Algunas elaboran brebajes con fórmulas heredadas, pocas incursionan en innovar recetas que consideran mágicas y universales. La mayoría tiene el poder de la mirada, de los mohines traviesos, de las muecas de desagrado. Histriónicas por naturaleza, arrastran en sus genes sus capacidades a perfeccionar. Abandonan sus enclaves y se mezclan en la vida cotidiana. Y tienen sus congresos, sus diversiones exclusivas, sus fiestas prohibidas, sus celebraciones profanas solo para iniciadas.
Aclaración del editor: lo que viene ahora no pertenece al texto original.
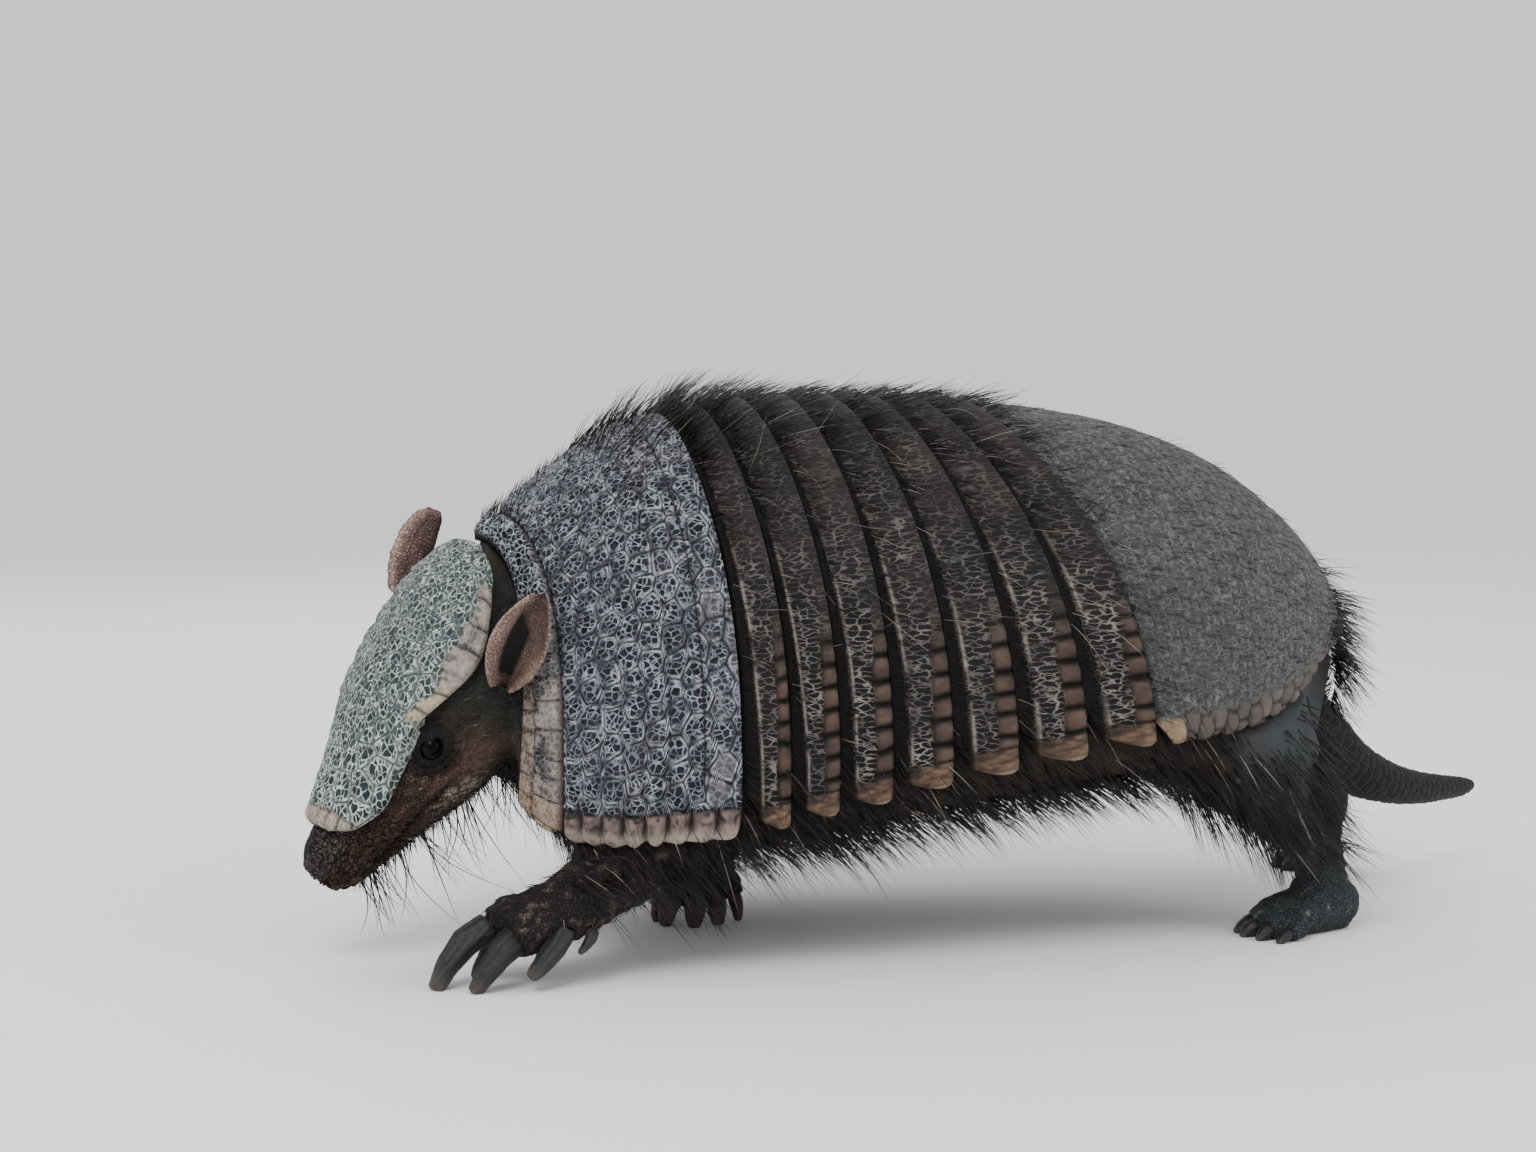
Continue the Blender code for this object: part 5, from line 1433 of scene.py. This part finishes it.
def hairTint(spots, share, chance, pale):
    # the hide's own markings, darkened towards the coat's near-black, a few hairs whitish
    base = layered(coatSet["black"], (skinTint(spots), np.full(len(spots), share)))
    base = base * chance.uniform(0.65, 1.35, (len(spots), 1))
    return np.where(chance.random((len(spots), 1)) < pale, coatSet["pale"] * 0.8, base)


def skinHair(points, faces):
    # the skin's hair, group by group: where it grows, which way it lies, how long it is
    chance = np.random.default_rng(300)
    a, b, c = points[faces.T]
    face = np.cross(b - a, c - a)
    middles, normal = Spots((a + b + c) / 3), unit(face)

    def sow(density, count):
        # spots spread over the triangles in proportion to area times density
        total = np.cumsum(np.linalg.norm(face, axis=1) * np.maximum(density(middles, normal), 0))
        pick = np.searchsorted(total, chance.random(count) * total[-1])
        r = chance.random((count, 2))
        r = np.where(r.sum(axis=1, keepdims=True) > 1, 1 - r, r)
        spots = a[pick] + (b - a)[pick] * r[:, :1] + (c - a)[pick] * r[:, 1:]
        return spots, normal[pick], Spots(spots)

    def spread(low, high):
        return chance.uniform(low, high, len(spots))

    def scaled(direction, low, high):
        return np.array(direction) * chance.uniform(low, high, (len(spots), 1))

    # belly
    spots, normals, at = sow(lambda m, n: m.body * (1 - ease(m.z, 66, 88)) * ease(m.z, 28, 36)
                             * ((m.x > -150) & (m.x < 165)) * (0.55 + 0.9 * ease(np.abs(m.y), 25, 60)),
                             coatSet["belly"])
    lean = leaning(normals, xyz(0.75, np.sign(at.y) * 0.28, -0.8), spread(22, 48), 0.13, chance)
    length = spread(11, 21) * (0.75 + 0.5 * ease(np.abs(at.y), 20, 60))
    lean = gathered(spots, lean, length, 0.11, chance, 0.55)
    bend = scaled((0.1, 0, -0.32), 0.3, 1.3)
    tip = (spots + (lean + bend) * (length * mm)[:, None])[:, 2]
    length = np.where(tip < 6 * mm, length * 0.5, length)          # clear of the floor
    makeHair("bellyHair", spots - normals * 0.6 * mm, lean, length, spread(0.16, 0.3), bend,
             hairTint(spots, 0.25, chance, 0.015), 3)

    # legs, the trailing side with the longer hair
    spots, normals, at = sow(lambda m, n: m.body * (1 - ease(m.z, 58, 76)) * ease(m.z, 5, 12)
                             * (0.35 + 0.65 * ease(m.z, 12, 26)) * np.where(m.x > 60, 0.8, 1.25)
                             * ((m.z < 40) | (m.x < -70) | (m.x > 80)), coatSet["legs"])
    hind = at.x > 60
    trailing, upper = ease(normals[:, 0], 0.1, 0.7), ease(at.z, 24, 48)
    flow = np.where(((at.x < -60) & (at.y < 0))[:, None], (-0.45, -0.1, -0.8), (0.22, 0.0, -1.0))
    length = spread(2.2, 4.6) + spread(0, 1) * (5 * upper + 9 * trailing * upper)
    length = length * (0.55 + 0.45 * ease(at.z, 8, 22)) * np.where(hind, 0.7, 1.0)
    lift = 12 + 18 * chance.random(len(spots)) + 16 * trailing * upper
    lean = leaning(normals, flow + xyz(0.9 * trailing, 0, 0), lift, 0.12, chance)
    lean = gathered(spots, lean, length, 0.16, chance, 0.4)
    bend = scaled((0, 0, -0.22), 0.2, 1.2)
    tint = times(hairTint(spots, 0.5, chance, 0.01), np.where(hind, 0.975, 0.825))
    makeHair("legHair", spots - normals * 0.5 * mm, lean, length, spread(0.13, 0.24), bend, tint, 3)

    # fringe behind the fore legs and under the hips
    spots, normals, at = sow(lambda m, n: m.body * (1 - ease(m.z, 62, 80)) * (
        ((m.x > -152) & (m.x < -70)) * ease(m.z, 26, 36) + 0.7 * (m.x > 84) * ease(m.z, 44, 56))
        * (0.2 + ease(-n[:, 2], -0.3, 0.5) + 0.8 * ease(n[:, 0], 0.0, 0.7)), coatSet["fringe"])
    lean = leaning(normals, xyz(0.45, 0.1 * np.sign(at.y), -1.0), spread(15, 40), 0.14, chance)
    length = spread(9, 24) * (0.6 + 0.4 * ease(at.z, 34, 56))
    lean = gathered(spots, lean, length, 0.12, chance, 0.5)
    bend = scaled((0.08, 0, -0.35), 0.4, 1.4)
    makeHair("fringeHair", spots - normals * 0.6 * mm, lean, length, spread(0.13, 0.25), bend,
             hairTint(spots, 0.15, chance, 0.02), 4)

    # face, a quarter of the hairs light
    spots, normals, at = sow(lambda m, n: m.head * ease(m.turn, 48, 60) * (1 - 0.75 * ease(m.along, 96, 114))
                             * ease(m.eye, 6.4, 8.5) * ease(m.along, -2, 10), coatSet["face"])
    length = spread(2.0, 4.2) + 2.6 * ease(at.turn, 100, 150) * chance.random(len(spots))
    length = (length + 1.5 * (1 - ease(at.along, 20, 60))) * (1 - 0.45 * ease(at.along, 84, 110))
    lift = 10 + 14 * chance.random(len(spots)) + 14 * ease(at.turn, 120, 160)
    lean = leaning(normals, np.broadcast_to(-forward * 0.85 - upward * 0.45, spots.shape), lift, 0.13, chance)
    lean = gathered(spots, lean, length, 0.2, chance, 0.3)
    tint = hairTint(spots, 0.7, chance, 0.012)
    tint = np.where(chance.random((len(spots), 1)) < 0.25, tint * 2.2 + coatSet["warm"], tint * 0.8)
    makeHair("faceHair", spots - normals * 0.35 * mm, lean, length, spread(0.11, 0.19),
             np.array((0, 0, -0.1)) - normals * 0.12, tint, 3)

    # neck
    spots, normals, at = sow(lambda m, n: m.body * ease(m.z, 34, 44) * (1 - ease(m.z, 112, 126))
                             * (1 - ease(m.x, -152, -142)), coatSet["neck"])
    flow = np.broadcast_to((0.35, 0, -0.95), spots.shape)
    lean = leaning(normals, flow, 14 + 12 * chance.random(len(spots)), 0.12, chance)
    length = spread(2.5, 5.5) * (1 + 0.9 * (1 - ease(at.z, 52, 66)))
    makeHair("neckHair", spots - normals * 0.5 * mm, lean, length, spread(0.1, 0.18), (0, 0, -0.15),
             hairTint(spots, 0.5, chance, 0.01), 3)

    # throat: a few long coarse hairs, and short ones between
    spots, normals, at = sow(lambda m, n: m.head * ease(m.turn, 128, 150) * (0.25 + ease(m.along, 10, 40))
                             * (1 - ease(m.along, 118, 124)), coatSet["throat"] + coatSet["chin"])
    long = np.arange(len(spots)) < coatSet["throat"]
    lean = unit((0.18, 0.0, -1.0) + chance.normal(0, 0.22, spots.shape) * (1, 0.6, 0.4) + normals * 0.25)
    length = np.where(long, spread(16, 40), spread(3, 7))
    length = np.minimum(length, (spots[:, 2] / mm - 3) / 1.15)     # clear of the floor
    bend = chance.normal(0, 0.28, spots.shape) * (1, 0.5, 0.3) + (0.1, 0, 0)
    bend = np.where(long[:, None], bend, bend * 0.4)
    for name, mine, width, share, pale, rings in (("throatHair", long, (0.28, 0.38), 0.1, 0.03, 8),
                                                  ("chinHair", ~long, (0.18, 0.26), 0.2, 0.01, 4)):
        makeHair(name, (spots - normals * 0.5 * mm)[mine], lean[mine], length[mine], spread(*width)[mine],
                 bend[mine], hairTint(spots[mine], share, chance, pale) * 0.6, rings)


def shellHair():
    # hair that grows out between and under the plates, placed by the shell's own sections and turns
    chance = np.random.default_rng(330)
    count = 0

    def spread(low, high):
        return chance.uniform(low, high, count)

    def scaled(direction, low, high):
        return np.array(direction) * chance.uniform(low, high, (count, 1))

    def blacks(pale, brown=0.3):
        tint = layered(coatSet["black"], (coatSet["brown"], chance.random(count) * brown))
        tint = tint * chance.uniform(0.6, 1.3, (count, 1))
        light = chance.random((count, 1)) < pale
        return np.where(light, coatSet["pale"] * chance.uniform(0.5, 1, (count, 1)), tint)

    def grow(name, place, turn, sink, lift, length, width, bend, tint, rings, jitter=0.1, aside=0, tuft=0):
        along = arch(place + 0.02, turn) - arch(place - 0.02, turn)
        normals = unit(np.cross(along, arch(place, turn + 0.01) - arch(place, turn - 0.01)))
        middle = arch(place, np.zeros_like(turn)) * (1, 0, 0.6)
        normals = times(normals, np.sign(np.einsum("ij,ij->i", normals, arch(place, turn) - middle)))
        spots = arch(place, turn, sink)
        flow = unit(along) + xyz(0, np.sign(turn) * aside, -aside * np.abs(np.sin(turn)))
        lean = leaning(normals, flow, lift, jitter, chance)
        if tuft:
            lean = gathered(spots, lean, length, tuft, chance, 0.45)
        makeHair(name, spots, lean, length, width, bend, tint, rings)

    # bristles of the back, from the rear of each shield row and band
    count = coatSet["back"]
    place = spread(1.9, 10.6)
    place = np.where(place > 3, np.floor(place) + spread(0.0, 0.22), place)
    turn = chance.normal(0, 0.34, count)
    front = hump(place, 3.2, 1.3)
    length = spread(9, 19) + 9 * front * chance.random(count)
    lift = spread(12, 34) + 16 * front
    bend = scaled((0.15, 0, -0.10), 0.2, 1.6)
    grow("backBristles", place, turn, 0.2, lift, length, spread(0.13, 0.24), bend, blacks(0.01), 4, 0.12,
         tuft=0.22)
    # short hair of the shoulders' front and the crown
    count = coatSet["shoulders"]
    place, turn = spread(0.3, 2.2), chance.normal(0, 0.55, count)
    grow("shoulderBristles", place, turn, 0.2, spread(18, 42), spread(3, 8), spread(0.10, 0.19), (0.1, 0, 0),
         blacks(0.03), 3)
    # hair out of the folds between the bands, lying back over the plates
    count = coatSet["bands"]
    band = chance.integers(3, 11, count)
    turn = np.where(chance.random(count) < 0.55, spread(-1.52, 1.52), chance.normal(0, 0.5, count))
    place = band + spread(0.0, 0.2)
    length = spread(5, 13) + 5 * ease(np.abs(turn), 0.7, 1.4) * chance.random(count)
    grow("bandHair", place, turn, -0.4, spread(5, 18), length, spread(0.09, 0.17), (0, 0, -0.12),
         blacks(0.05, 0.8), 3, 0.12, aside=0.35)
    # sparse hair of the hip shield
    count = coatSet["hip"]
    place, turn = spread(10.2, 16.2), spread(-1.4, 1.4)
    grow("hipHair", place, turn, -0.1, spread(8, 30), spread(3, 8), spread(0.09, 0.16), (0, 0, -0.1),
         blacks(0.04), 3, 0.15)
    # the fan at the rump
    count = coatSet["rump"]
    place, turn, length = spread(14.6, 17.6), spread(-1.25, 1.25), spread(8, 22)
    grow("rumpHair", place, turn, -2.5, spread(25, 62), length, spread(0.15, 0.26),
         scaled((0.1, 0, -0.25), 0.2, 1.5), blacks(0.02), 4, 0.2, tuft=0.2)
    # long hair under the lower edges of shields and bands
    count = coatSet["edges"]
    place = spread(1.1, 12.5)
    turn = np.sign(chance.random(count) - 0.5) * spread(1.40, 1.56)
    grow("edgeHair", place, turn, -4.5, spread(4, 22), spread(8, 17), spread(0.13, 0.24),
         scaled((0.05, 0, -0.45), 0.4, 1.3), blacks(0.02), 4, 0.16, aside=1.1, tuft=0.14)
    # a few long pale hairs over the bands
    count = coatSet["long"]
    place, turn = spread(3, 11), spread(-1.4, 1.4)
    grow("longHair", place, turn, -0.3, spread(8, 30), spread(18, 34), spread(0.08, 0.13),
         chance.normal(0, 0.2, (count, 3)), blacks(0.75), 8, 0.5, aside=0.8)


makeCamera()
makeLights()
makeFloor()
makeShoulder()
makeNeckBand()
for bandIndex in range(bandSet["count"]):
    makeBand(bandIndex)
makeHip()
makeBrow()
skinPoints, skinFaces = makeSkin()
makeEyes()
for earName in sides:
    makeEar(earName)
makeTail()
for legName in legNames:
    makeClaws(legName)
skinHair(skinPoints, skinFaces)
shellHair()
pieces = [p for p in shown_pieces() if p.type == "MESH"]
print("coat", sum(triangles(p) for p in pieces if "OFBake" in p.data.uv_layers), "triangles; all",
      sum(triangles(p) for p in pieces))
La mayoría son solo traviesas, abandonadas a la adolescencia perpetua.
Salen de noche, sobrevolando en escobas de diseño medieval que no abandonan, a pesar del avance en aerodinámica y las normas de seguridad de aeropuertos, instalaciones militares y ciudades de rascacielos con luces parpadeantes. Llevan en sus manos cazasueños perfeccionados, son detectores electromagnéticos que permiten identificarlos al abandonarse a navegar sin ataduras. Entonces ponen en práctica las mañas aprendidas y las creatividades desarrolladas. Lo interrumpen y subrepticiamente introducen variaciones. Cambian personajes, disfrazan escenarios, ponen palabras que no se dijeron, borran expresiones. A veces intercalan paisajes desopilantes, o se entrometen añadiendo finales inesperados.
Contentas y lanzando carcajadas mudas, continúan su periplo desordenado buscando nuevas víctimas. Pocas veces se detienen a observar el resultado de sus travesuras. Saben que han provocado agitaciones en entornos apacibles, que arrojaron tormentas de arena en oasis desprevenidos. En alguna oportunidad regalan música de fondo con melodías de risas socarronas.
Cotejo acompañando a lunas ansiosas. Desfile de diversiones juveniles que se renuevan noche a noche. Condimento insustituible en los argumentos de sueños aburridos. Son indispensables en el equilibrio de la población. Tanto que no tienen detractores ni defensores a ultranza. Son solamente eso, brujas.